We want to make sure we eat a diet that is balanced with all the fats, in order to do this think about choosing whole, less processed foods such as: nuts and seeds, dairy, avocados, eggs, fish, beef, poultry, olives and extra virgin olive oil. The one type of fat we want to stay away from is trans fat. Trans fat can be found in food items such as microwavable popcorn, cakes, packaged pastries, frozen pizza, certain peanut butters, as well as most fried foods. Consuming to much trans fat can have a variety of health problems such as heart disease, insulin resistance, inflammation, diabetes and many more. Even if the package says it does not contain any trans fat does not mean it does, as long as it has less than .5 grams per servings they can get away with saying it has zero trans fat. To make sure you do not get any trans fat try to stay away from foods that are highly processed and stick to a diet that has a mix of saturated and unsaturated fats. Just like with carbohydrates, the amount of fats will vary per person depending on goals, body type, activity level etc.

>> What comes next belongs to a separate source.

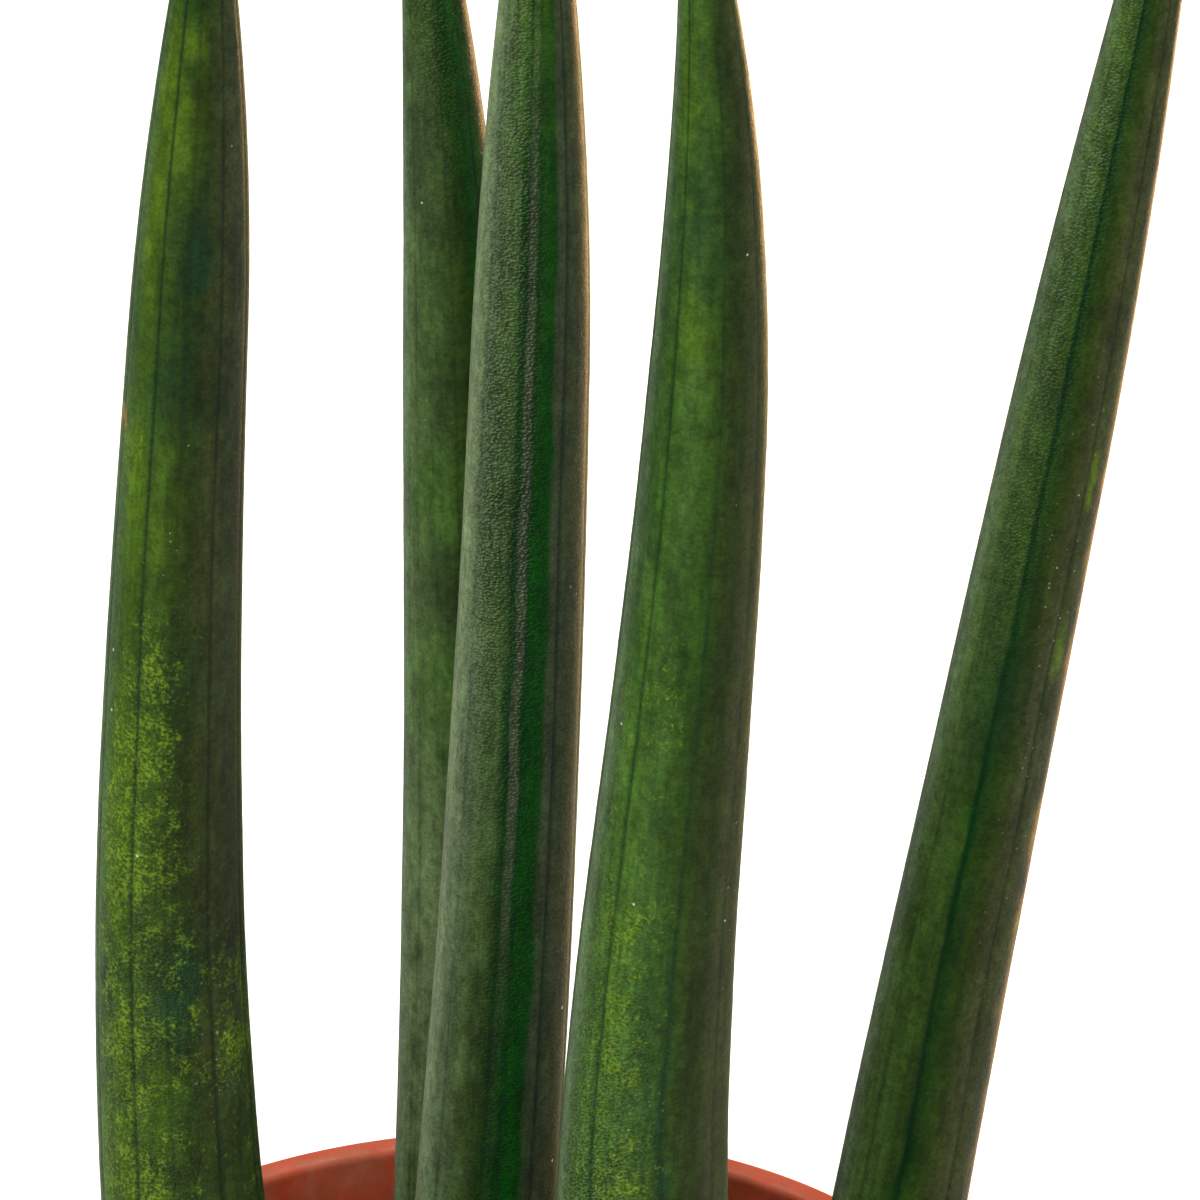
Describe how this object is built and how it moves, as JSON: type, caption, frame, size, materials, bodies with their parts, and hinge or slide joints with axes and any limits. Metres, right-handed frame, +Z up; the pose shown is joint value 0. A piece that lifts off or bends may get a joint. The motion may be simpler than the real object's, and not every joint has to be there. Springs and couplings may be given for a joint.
{
  "type": "potted cylindrical snake plant",
  "caption": "Upright succulent house plant with round, fluted, spear-shaped leaves, mottled green, growing from potting mix in a tapered terracotta-coloured plastic pot with a turned-down rim.",
  "frame": {"origin": "centre of the pot's underside, on the surface that the pot stands on", "axes": "+Z up along the pot's axis; -Y towards the side from which the leaves stand side by side; +X to the right as seen from there, towards the leaf that leans outwards"},
  "size_m": [0.1281, 0.108, 0.2916],
  "materials": {
    "pot_plastic": "satin, terracotta-coloured, dusty",
    "potting_mix": "rough, crumbly",
    "leaf": "semi-matt, pebbly, mottled green",
    "sheath": "dry, papery",
    "rhizome": "smooth, fleshy",
    "perlite": "matt, foamy",
    "bark": "rough, fibrous"
  },
  "bodies": {
    "root": {"pot": "pot_plastic", "potting_mix": "potting_mix", "rhizome": "rhizome", "leaf_left": "leaf", "leaf_back": "leaf", "leaf_centre": "leaf", "leaf_front": "leaf", "leaf_right": "leaf", "sheath_left": "sheath", "sheath_back": "sheath", "sheath_centre": "sheath", "sheath_front": "sheath", "sheath_right": "sheath", "bark_chip_1": "bark", "bark_chip_2": "bark", "bark_chip_3": "bark", "bark_chip_4": "bark", "bark_chip_5": "bark", "bark_chip_6": "bark", "bark_chip_7": "bark", "bark_chip_8": "bark", "bark_chip_9": "bark", "perlite_grain_1": "perlite", "perlite_grain_2": "perlite", "perlite_grain_3": "perlite", "perlite_grain_4": "perlite", "perlite_grain_5": "perlite", "perlite_grain_6": "perlite", "perlite_grain_7": "perlite", "perlite_grain_8": "perlite", "perlite_grain_9": "perlite", "perlite_grain_10": "perlite", "perlite_grain_11": "perlite", "perlite_grain_12": "perlite"}
  },
  "joints": []
}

Later on we will go over fat recommendation amounts.

 

Check back later this week as I will go over the importance of micro nutrients and fiber, and then in the last article we will go over how to set up your diet for whatever your goal is.

 

References

Matthews, M., 2014. Bigger Leaner Stronger. 2nd ed. Oculus Publishers Inc.

Berardi, John, et al. The Essentials of Sport and Exercise Nutrition. Third ed., Precision Nutrition, Inc., 2017.